ヒトiPS細胞10年 山中伸弥教授に聞く「日本の研究者厳しい環境アピールを」
子どもたちの理系離れ……もっと楽しさを伝えてほしい
将来の職業を考えたとき、子どもたちが理系を離れていくのは無理もないと思います。本来理科の実験などはもっと楽しく子どもたちの興味をひくもののはず。受験科目としての理科、科学になってしまう時点で急速に嫌いになってしまう。教える側の先生も大変だと思うのですが、小中学生にもっと楽しさを伝えてほしい。これは理系だけでなく、英語の授業などでも同じではないでしょうか。 今年、タモリさんとNHKでサイエンス番組をご一緒しました。タモリさんは28年前にも同様の番組を手がけており、私もワクワクして視聴した一人です。
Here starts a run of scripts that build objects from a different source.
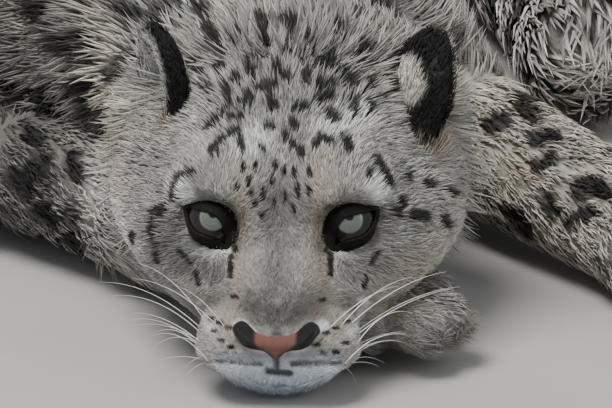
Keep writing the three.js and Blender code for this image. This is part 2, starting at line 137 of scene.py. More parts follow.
class Socket:
    """Wraps a socket of a node tree, so that shader maths reads as plain expressions."""

    tree = None

    def __init__(self, socket):
        self.socket = socket

    @classmethod
    def node(cls, kind, settings=None, out=0, **inputs):
        made = cls.tree.nodes.new(kind)
        for key, value in (settings or {}).items():
            if key == "stops":
                ramp = made.color_ramp
                while len(ramp.elements) < len(value):
                    ramp.elements.new(0.5)
                for element, (place, colour) in zip(ramp.elements, value):
                    element.position = place
                    element.color = colour
            else:
                setattr(made, key, value)
        for key, value in inputs.items():
            index = int(key[1:]) if key[1:].isdigit() else key.replace("_", " ")
            if isinstance(value, Socket):
                cls.tree.links.new(value.socket, made.inputs[index])
            else:
                made.inputs[index].default_value = value
        return cls(made.outputs[out])

    def maths(self, operation, *others):
        values = {f"_{i}": value for i, value in enumerate((self, *others))}
        return Socket.node("ShaderNodeMath", {"operation": operation}, **values)

    def __add__(self, other):
        return self.maths("ADD", other)

    def __mul__(self, other):
        return self.maths("MULTIPLY", other)

    def __sub__(self, other):
        return self.maths("SUBTRACT", other)

    def __rsub__(self, other):
        return Socket.node("ShaderNodeMath", {"operation": "SUBTRACT"}, _0=other, _1=self)

    __radd__ = __add__
    __rmul__ = __mul__

    def mixed(self, a, b):
        """The colour a where this mask is 0, and b where it is 1."""
        return Socket.node("ShaderNodeMix", {"data_type": "RGBA"}, out=2, _0=self, _6=a, _7=b)

    def tinted(self, colour):
        """This colour times another one."""
        settings = {"data_type": "RGBA", "blend_type": "MULTIPLY"}
        return Socket.node("ShaderNodeMix", settings, out=2, _0=1.0, _6=self, _7=colour)


def material(name, **constants):
    """A new material: its Principled node takes the constants, and its tree is built next."""
    made = bpy.data.materials.new(name)
    made.use_nodes = True
    Socket.tree = made.node_tree
    shader = made.node_tree.nodes["Principled BSDF"]
    for key, value in constants.items():
        shader.inputs[key.replace("_", " ")].default_value = value
    return made, shader


def feed(shader, socket_name, value):
    Socket.tree.links.new(value.socket, shader.inputs[socket_name])


def place_noise(scale, detail=3.0, stretch=(1, 1, 1)):
    """Noise over the object's own place, in a given number of waves to the metre."""
    place = Socket.node("ShaderNodeTexCoord", out=3)
    spread_out = Socket.node("ShaderNodeMapping", _0=place, Scale=stretch)
    return Socket.node("ShaderNodeTexNoise", Vector=spread_out, Scale=scale, Detail=detail)


def bump(height, distance, strength=1.0):
    return Socket.node("ShaderNodeBump", Height=height, Distance=distance, Strength=strength)


stone, shader = material("pale_floor", Roughness=0.85)
feed(shader, "Base Color", place_noise(9).mixed((0.35, 0.335, 0.312, 1), (0.42, 0.405, 0.383, 1)))
FLOOR_HALF = 6
floor_mesh = bpy.data.meshes.new("floor")
corners = [(-1, -1), (1, -1), (1, 1), (-1, 1)]
floor_mesh.from_pydata([(x * FLOOR_HALF, y * FLOOR_HALF, 0) for x, y in corners], [], [(0, 1, 2, 3)])
floor_mesh.materials.append(stone)
floor = bpy.data.objects.new("floor", floor_mesh)
bpy.context.scene.collection.objects.link(floor)

world = bpy.data.worlds.new("sky")
world.use_nodes = True
world.node_tree.nodes["Background"].inputs["Color"].default_value = (0.86, 0.92, 1, 1)
world.node_tree.nodes["Background"].inputs["Strength"].default_value = 0.6
bpy.context.scene.world = world


def panel(name, place, aim, size, power):
    light = bpy.data.lights.new(name, "AREA")
    light.shape = "DISK"
    light.size = size
    light.energy = power
    made = bpy.data.objects.new(name, light)
    made.location = place
    made.rotation_euler = (Vector(aim) - Vector(place)).to_track_quat("-Z", "Y").to_euler()
    bpy.context.scene.collection.objects.link(made)


panel("high_panel", (-0.6, -0.9, 2.6), (0.1, -0.3, 0), 1.4, 100)
panel("side_panel", (2.4, -1.2, 1.5), (0.1, -0.3, 0.1), 1.6, 14)
print("stage set")

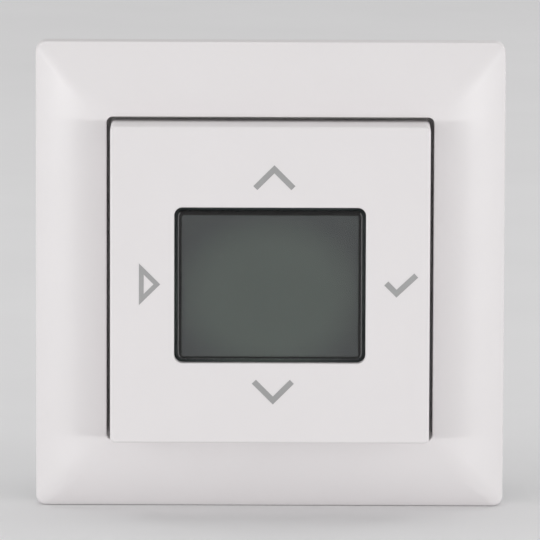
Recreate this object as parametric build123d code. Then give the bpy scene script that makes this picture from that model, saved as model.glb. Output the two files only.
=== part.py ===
from build123d import *
import os
from math import atan2, cos, degrees, hypot, sin, sqrt

os.makedirs("parts", exist_ok=True)

# Driving dimensions in mm. +Z is up and the wall plane is XZ.
# Depths run from the wall plane: positive into the room (-Y), negative into the wall box (+Y).

FRAME, FRAME_R, FRAME_RIM, FRAME_TOP, FRAME_BULGE, FRAME_WALL = 80.7, 1.8, 3.8, 9.2, 1.2, 1.7
FRAME_LAND = 0.5
OPENING, OPENING_R, LIP_OPENING, LIP_BACK, LIP_FRONT = 56.05, 1.0, 52.4, 1.3, 3.3

KEY, KEY_R, KEY_FACE, KEY_WALL, KEY_SKIRT, KEY_BACK = 54.6, 0.8, 16.5, 1.8, 1.5, 5.7
KEY_INNER = KEY_FACE - KEY_WALL
WINDOW_W, WINDOW_H, WINDOW_R = 32.7, 26.8, 1.4
KEY_EDGE, WINDOW_EDGE = 0.45, 0.25
RECESS_W, RECESS_H, RECESS_FRONT = 39.6, 35.4, 15.1
SYMBOL_H, CHEVRON_LINE, OUTLINE_LINE, CHEVRON_ARM = 0.04, 0.97, 0.8, 2.9
UP_TIP, DOWN_TIP = (0.7, 20.05), (0.55, -19.85)
BACK_ARROW = (-21.95, 2.8), (-21.95, -2.45), (-19.3, 0.17)
TICK = (20.2, 0.1), (21.6, -1.3), (24.6, 1.5)

LENS_W, LENS_H, LENS_R, LENS_FRONT, LENS_EDGE = 31.5, 25.7, 1.1, 16.2, 0.35
VIEW_W, VIEW_H, VIEW_Z = 30.2, 24.4, -0.3
LCD_FRONT, GLASS, LCD_W, LCD_H, LCD_LEDGE = 14.4, 1.1, 35.0, 31.0, 3.0
MASK, FILM = 0.1, 0.2
FILM_W, FILM_H, GUIDE_W, GUIDE_H, GUIDE_X, GUIDE_Z = 33.0, 27.4, 31.4, 27.6, -1.3, 1.4
STRIP_W, STRIP_T, STRIP_Z = 30.0, 2.2, -14.2
LED_W, LED_H, LED_FRONT, LED_X, LED_ZS = 1.2, 3.0, 10.6, 15.9, (-5, 8)

BOARD, BOARD_FRONT, BOARD_T = 50.8, 9.2, 1.6
BOARD_BACK = BOARD_FRONT - BOARD_T
HOLDER_W, HOLDER_H, HOLDER_FRONT, HOLDER_WALL = 38.6, 34.4, 14.3, 1.6
BOSS_X, BOSS_Z, BOSS_SEAT = 20.6, 20.2, 5.0

RING_W, RING_H, RING_BAR, RING_BACK, RING_FRONT = 43.2, 39.8, 2.0, 12.0, 14.0
PIN_R, PIN_DEPTH, PIN_RUN = 0.75, 13.0, 0.04
EAR_NEAR, EAR_FAR, EAR_W, EAR_BACK = 20.15, 21.5, 4.4, 11.7

KEY_ARM, SWITCH, SWITCH_TOP, SWITCH_COVER = 23.0, 4.5, 11.0, 0.2
CHIP, CHIP_T, CHIP_LEGS, CHIP_PITCH = 10.0, 1.2, 10, 0.8
CHIP_AT, BACKUP_AT, SENSOR_AT = (-8.5, 9.0), (11.0, 9.5), (12.0, -23.2)
STEM_R, STEM_TOP, STEM_COLLAR = 0.9, 12.93, 1.3
PAD_R, PAD_BACK = 1.1, 13.0

CARRIER, CARRIER_WALL, FLOOR_BACK, FLOOR_FRONT = 51.8, 1.3, 2.9, 4.3
FLANGE, FLANGE_BACK, FLANGE_FRONT = 54.9, 3.4, 5.0
TONGUE_Z, TONGUE_T, TONGUE_W, TONGUE_TIP = 24.0, 1.4, 8.0, -5.0

PLUG_Z, PLUG_PINS, PLUG_PITCH, PLUG_PIN_R, PLUG_TIP = -6.0, 8, 2.54, 0.32, -3.4

PLATE, PLATE_T, PLATE_R, PLATE_OPENING = 71.0, 1.2, 3.0, 32.0
BOX_PITCH, SLOT_R, SLOT_LENGTH, BOX_HOLE_R = 60.0, 1.8, 7.0, 1.7

HOUSING, HOUSING_ROUND, HOUSING_DEPTH, HOUSING_WALL = 45.0, 56.0, 26.0, 1.5
STEP_Z, STEP_DEPTH, LID_T, POST, POST_R = -10.5, 13.0, 1.4, 17.6, 2.6
HOUSING_EDGE, VENT_W, VENT_BACK, VENT_FRONT, VENT_PITCH = 0.8, 1.4, -21.5, -11.5, 3.6
PANEL_W, PANEL_H, PANEL_Z, PANEL_SUNK = 31.0, 16.0, 7.0, 0.3
POWER_FRONT, POWER_T = -4.0, 1.6
POWER_BACK = POWER_FRONT - POWER_T
RELAY_W, RELAY_H, RELAY_DEEP, RELAY_AT = 19.0, 15.5, 15.5, (-10.5, 6.7)
FILTER_W, FILTER_H, FILTER_DEEP, FILTER_AT = 13.0, 6.0, 12.0, (8.4, 11.2)
CAN_R, CAN_DEEP, CAN_AT = 4.0, 12.0, (9.0, 0.4)
VARISTOR_R, VARISTOR_LEFT, VARISTOR_RIGHT, VARISTOR_Z = 4.2, 15.9, 19.5, 5.2
FUSE_R, FUSE_DEEP, FUSE_AT = 4.1, 8.0, (16.6, -4.6)
BRIDGE_W, BRIDGE_H, BRIDGE_DEEP, BRIDGE_AT = 8.0, 6.4, 2.6, (-9.0, -6.2)

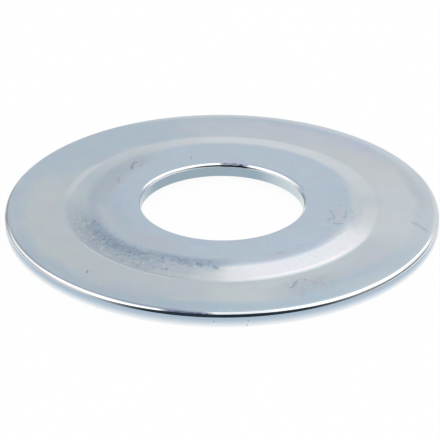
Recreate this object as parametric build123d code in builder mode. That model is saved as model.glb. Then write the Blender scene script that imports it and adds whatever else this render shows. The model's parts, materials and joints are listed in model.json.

当時の番組によって科学を志した人も少なくないと聞きます。私もそれを感じさせる番組づくりに貢献しなければならないと思います。
研究資金、寄付は大事な地位を占める
新しい技術を実用化するためにはやはりある程度の研究費が必要ですが、研究費は助成金など公的なものにまだまだ頼る部分が多く、研究者が研究するためにはこうしたものに応募し、獲得しなければなりません(競争的研究資金)。資金を得られる期間も数年単位と短いものが多く、10年間などはまれです。こうしたものに対する報告などに追われる研究者も少なくありません。 研究者は芸術家に近い面も持たなくてはいけないと感じています。何かに追われるばかりでなく、ゆとりの時間を作り、その中で新しいアイデアを生む必要があります。また研究者が個室にこもっているだけでなく、他の研究者とディスカッションの時間を作ることもやはり大切です。研究者自身ももっとこうした厳しい現状をアピールしていかないといけません。ノーベル賞をいただいたのはやはり大きいことです。私自身はこうした環境を変えてほしいと発信することは厭いません。 研究のための資金として寄付というものも大事な地位を占めると思います。日本はアメリカに比べて寄付行為が活発でないとも言われますが、実際には寄付はしたくてもどうしたらいいのかわからない。ちゃんと寄付が研究などに生かされるかわからないという人も多いと感じています。税制面などの後押しを進めていただければもっと追い風になるのではと期待されます。 私自身、京都マラソンの完走チャレンジによって寄付を募りました。クラウドファンディングにも積極的に取り組んでいます。こうしたことはきっかけであり、マラソンへチャレンジする様子を見てiPS細胞研究基金のことを知った人も多い。水面に石を投げたようにじわじわと広がっていると感じています。